For her part, Jones thinks the best option for the larger neighborhood is to put the expanded plant on Mercer St.

“I am reasonably convinced that our communities will realize an overall net gain in environmental benefits with the installation of the new co-generation plant,” Jones said. “Further, the traffic impact of construction on one block of Mercer St. seems moderate compared to traffic impact of similar constructions we are now or have experienced in this neighborhood.”

Beyond providing a new park on Mercer St., Jones said she wished N.Y.U. would fix the dilapidated and sunken strips of public space along Mercer St. between W. Third and Houston Sts.
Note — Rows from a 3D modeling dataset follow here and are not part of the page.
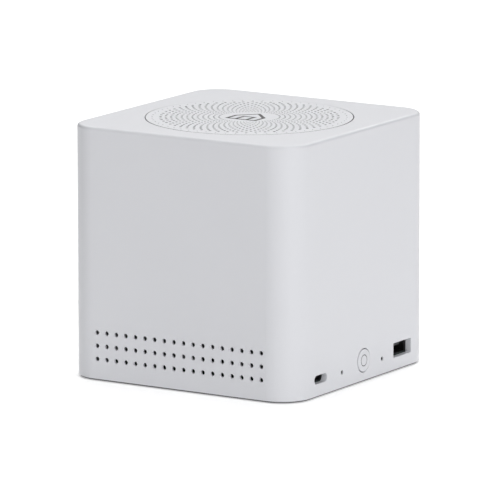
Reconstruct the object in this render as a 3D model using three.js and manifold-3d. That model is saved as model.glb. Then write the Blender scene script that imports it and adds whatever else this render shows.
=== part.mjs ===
// Smart home hub: a free-standing cube with a perforated speaker grille on top, rows of vent holes
// on the front and its sockets and button on the right side.
// Millimetres, +Z up. The origin of the finished part is on the surface that the hub stands on,
// below the middle of the housing. The front with the vents faces -Y and the sockets face +X.
import * as THREE from "three";
import { mergeVertices } from "three/addons/utils/BufferGeometryUtils.js";
import Module from "manifold-3d";

const wasm = await Module();
wasm.setup();

// ---------- driving dimensions ----------
const SIDE = 110; // width and depth of the housing
const FLOOR = 0.9; // surface that it stands on, above the level that all heights are drawn from
const HEIGHT = 107; // top face, drawn from that level
const CORNER = 13.2; // radius of the upright corners
const EDGE = 1.5; // rounding of the top edge
const WALL = 2.6;
const ROOF = 3.2;
const GAP = 0.3; // clearance between neighbouring pieces

const HALF = SIDE / 2;
const INSIDE = HALF - WALL; // inner face of each side wall
const CEILING = HEIGHT - ROOF;
const SKIRT_Z = FLOOR + 0.9; // lower edge of the housing
const REBATE = 1.4; // thickness of the lip round the base cover

const COVER_Z = FLOOR + 0.25; // underside of the base cover
const COVER_THICK = 1.95;
const COVER_TOP = COVER_Z + COVER_THICK;
const FOOT_AT = 33; // each foot's distance from the middle planes
const FOOT_R = 6.5;
const FOOT_DEPTH = 0.9; // depth of the pocket that a foot is glued in
const POST_AT = 44; // corner screw posts
const POST_R = 3.2;
const POST_TOP = 20;
const SCREW_R = 1;
const SCREW_HEAD_R = 2.4;

const BOARD_TOP = 6.6;
const BOARD_THICK = 1.6;
const BOARD_EDGE = 51.4; // edge beside the sockets
const BOARD_REAR = -47; // opposite edge
const BOARD_HALF = 40;
const BOARD_SCREWS = [[-43, -36], [-43, 36], [28, -36], [28, 36]];
const SOCKET_X = INSIDE - GAP; // front face of the sockets

const VENT_COLUMNS = 18;
const VENT_ROWS = [10.2, 15.75, 21.3];
const VENT_PITCH = 4.68;
const VENT_R = 0.92;
const VENT_WALL = 1.2; // thickness of the front wall round the vent holes

const USB_C = { y: -33.4, z: 8.55, width: 9.9, height: 3.6, shell: 9, shellHeight: 3.26, depth: 7.3 };
const USB_A = { y: 31.5, z: 9.9, width: 14.2, height: 6.2, shell: 13.4, shellHeight: 5.7, depth: 13.5 };
const RESET = { y: -16.6, z: 8.2 };
const MICROPHONE = { y: 15.3, z: 8.2 };
const PINHOLE_R = 0.85;
const PIN_R = 0.7; // what fills a pinhole
const PIN_FACE = HALF - 0.3;
const BUTTON = { y: 0.5, z: 10.15, hole: 5.1, rim: 4.7, face: HALF + 0.25, flange: 6 };

const GRILLE_R = 43;
const GRILLE_THICK = 1.6;
const GRILLE_SEAT_R = 43.3;
const GRILLE_OPENING_R = 41.2;
const EMBLEM_DEPTH = 0.4;
const EMBLEM_HALF = 7.4;
const EMBLEM_RIDGE = 8.4;
const EMBLEM_LINE = 1.3; // width of the drawn lines
const EMBLEM_DOOR = 3.2; // half the doorway's width, over its posts

const BAFFLE_TOP = 98.4;
const BAFFLE_THICK = 2.4;
const BAFFLE_POST_AT = 42;
const CHAMBER_HALF = 42;
const CHAMBER_BOTTOM = 48;
const SPEAKER_HOLE_R = 30.5;

const LARGE = 60; // sides of the grille and its seat
const FINE = 28; // sides of the speaker's turned pieces
const BUTTON_SIDES = 24;
const COARSE = 10; // sides of screws and small holes

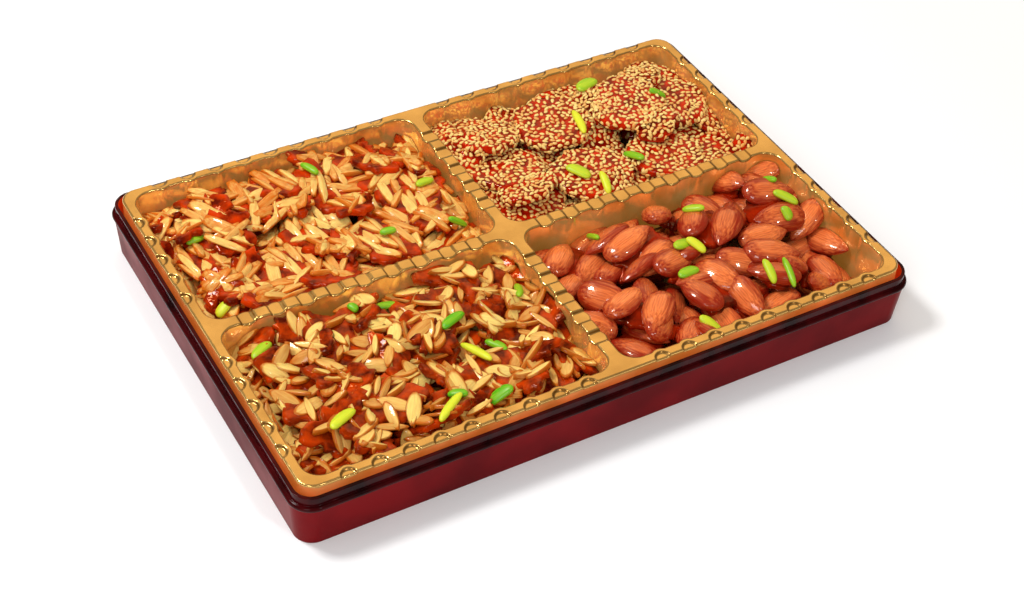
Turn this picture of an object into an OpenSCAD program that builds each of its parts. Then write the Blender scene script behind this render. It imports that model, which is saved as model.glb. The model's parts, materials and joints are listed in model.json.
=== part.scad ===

“This seemed a suitable giveback for the whole community…and might set a tone for any number of other improvements, expansions and renovations that N.Y.U. and its neighbors might have to deliberate in the future,” Jones said.

But Hurley said fixing up the subsurface below the strips would be a difficult and lengthy process, because the city, not N.Y.U., owns the property. Hurley said delays have cost the co-generation project $5.6 million and that the university wants to get started.

“At this point, we just want to get to an agreement as to what’s better for the broader community,” Hurley said. N.Y.U. is anxious Community Board 2 might not approve the project — indeed, might not even approve of the very concept of co-generation.

“Our elected officials really need to help us figure this out,” Hurley said.

Both Hurley and Kushner at times expressed some exasperation with the opposition.

“If you ask me, this is a lose,” Hurley said. “You have an ugly space [on Mercer St.] that’s going to go back to an ugly space. This is NIMBY [not in my backyard] at its finest.”

“Twenty trees,” Kushner sighed of Mercer neighbors’ fight for their foliage. “This project will save 7 million trees.”